1. Given a triangle $A B C$, let $P$ and $Q$ be points on segments $\overline{A B}$ and $\overline{A C}$, respectively, such that $A P=A Q$. Let $S$ and $R$ be distinct points on segment $\overline{B C}$ such that $S$ lies between $B$ and $R, \angle B P S=\angle P R S$, and $\angle C Q R=\angle Q S R$. Prove that $P, Q$, $R, S$ are concyclic.
2. Find all integers $n \geq 3$ such that among any $n$ positive real numbers $a_{1}, a_{2}, \ldots$, $a_{n}$ with

$$
\max \left(a_{1}, a_{2}, \ldots, a_{n}\right) \leq n \cdot \min \left(a_{1}, a_{2}, \ldots, a_{n}\right),
$$

there exist three that are the side lengths of an acute triangle.
3. For $a, b, c>0$ prove that

$$
\frac{a^{3}+3 b^{3}}{5 a+b}+\frac{b^{3}+3 c^{3}}{5 b+c}+\frac{c^{3}+3 a^{3}}{5 c+a} \geq \frac{2}{3}\left(a^{2}+b^{2}+c^{2}\right)
$$

4. Let $\alpha$ be an irrational number with $0<\alpha<1$, and draw a circle in the plane whose circumference has length 1 . Given any integer $n \geq 3$, define a sequence of points $P_{1}, P_{2}, \ldots, P_{n}$ as follows. First select any point $P_{1}$ on the circle, and for $2 \leq k \leq n$ define $P_{k}$ as the point on the circle for which the length of $\operatorname{arc} P_{k-1} P_{k}$ is $\alpha$, when travelling counterclockwise around the circle from $P_{k-1}$ to $P_{k}$. Suppose that $P_{a}$ and $P_{b}$ are the nearest adjacent points on either side of $P_{n}$. Prove that $a+b \leq n$.
5. For distinct positive integers $a, b<2012$, define $f(a, b)$ to be the number of integers $k$ with $1 \leq k<2012$ such that the remainder when $a k$ divided by 2012 is greater than that of $b k$ divided by 2012 . Let $S$ be the minimum value of $f(a, b)$, where $a$ and $b$ range over all pairs of distinct positive integers less than 2012. Determine $S$.
6. Let $P$ be a point in the plane of $\triangle A B C$, and $\gamma$ a line through $P$. Let $A^{\prime}, B^{\prime}, C^{\prime}$ be the points where the reflections of lines $P A, P B, P C$ with respect to $\gamma$ intersect lines $B C, C A, A B$ respectively. Prove that $A^{\prime}, B^{\prime}, C^{\prime}$ are collinear.

## §1 Solutions to Day 1

## §1.1 JMO 2012/1, proposed by Sungyoon Kim, Inseok Seo

Available online at https://aops.com/community/p2669111.

## Problem statement

Given a triangle $A B C$, let $P$ and $Q$ be points on segments $\overline{A B}$ and $\overline{A C}$, respectively, such that $A P=A Q$. Let $S$ and $R$ be distinct points on segment $\overline{B C}$ such that $S$ lies between $B$ and $R, \angle B P S=\angle P R S$, and $\angle C Q R=\angle Q S R$. Prove that $P, Q, R$, $S$ are concyclic.

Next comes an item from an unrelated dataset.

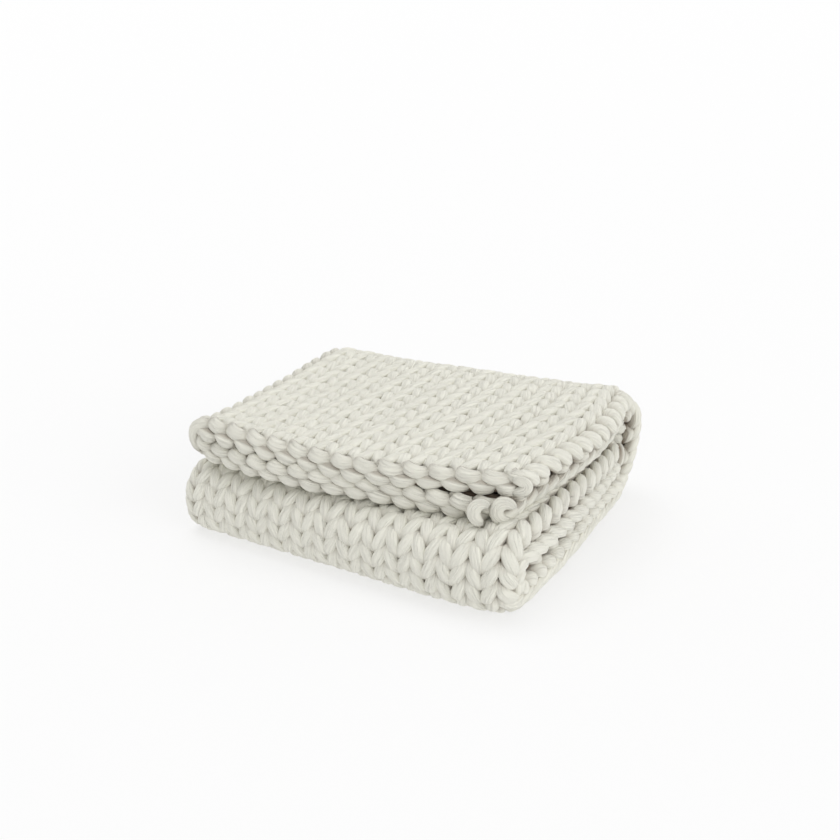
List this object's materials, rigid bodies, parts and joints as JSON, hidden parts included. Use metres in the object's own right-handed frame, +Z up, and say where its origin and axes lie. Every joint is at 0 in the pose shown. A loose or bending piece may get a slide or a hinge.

Assume for contradiction that $(P R S)$ and $(Q R S)$ are distinct. Then $\overline{R S}$ is the radical axis of these two circles. However, $\overline{A P}$ is tangent to $(P R S)$ and $\overline{A Q}$ is tangent to $(Q R S)$, so point $A$ has equal power to both circles, which is impossible since $A$ does not lie on line $B C$.

## §1.2 JMO 2012/2, proposed by Titu Andreescu

Available online at https://aops.com/community/p2669112.

## Problem statement

Find all integers $n \geq 3$ such that among any $n$ positive real numbers $a_{1}, a_{2}, \ldots, a_{n}$ with

$$
\max \left(a_{1}, a_{2}, \ldots, a_{n}\right) \leq n \cdot \min \left(a_{1}, a_{2}, \ldots, a_{n}\right)
$$

there exist three that are the side lengths of an acute triangle.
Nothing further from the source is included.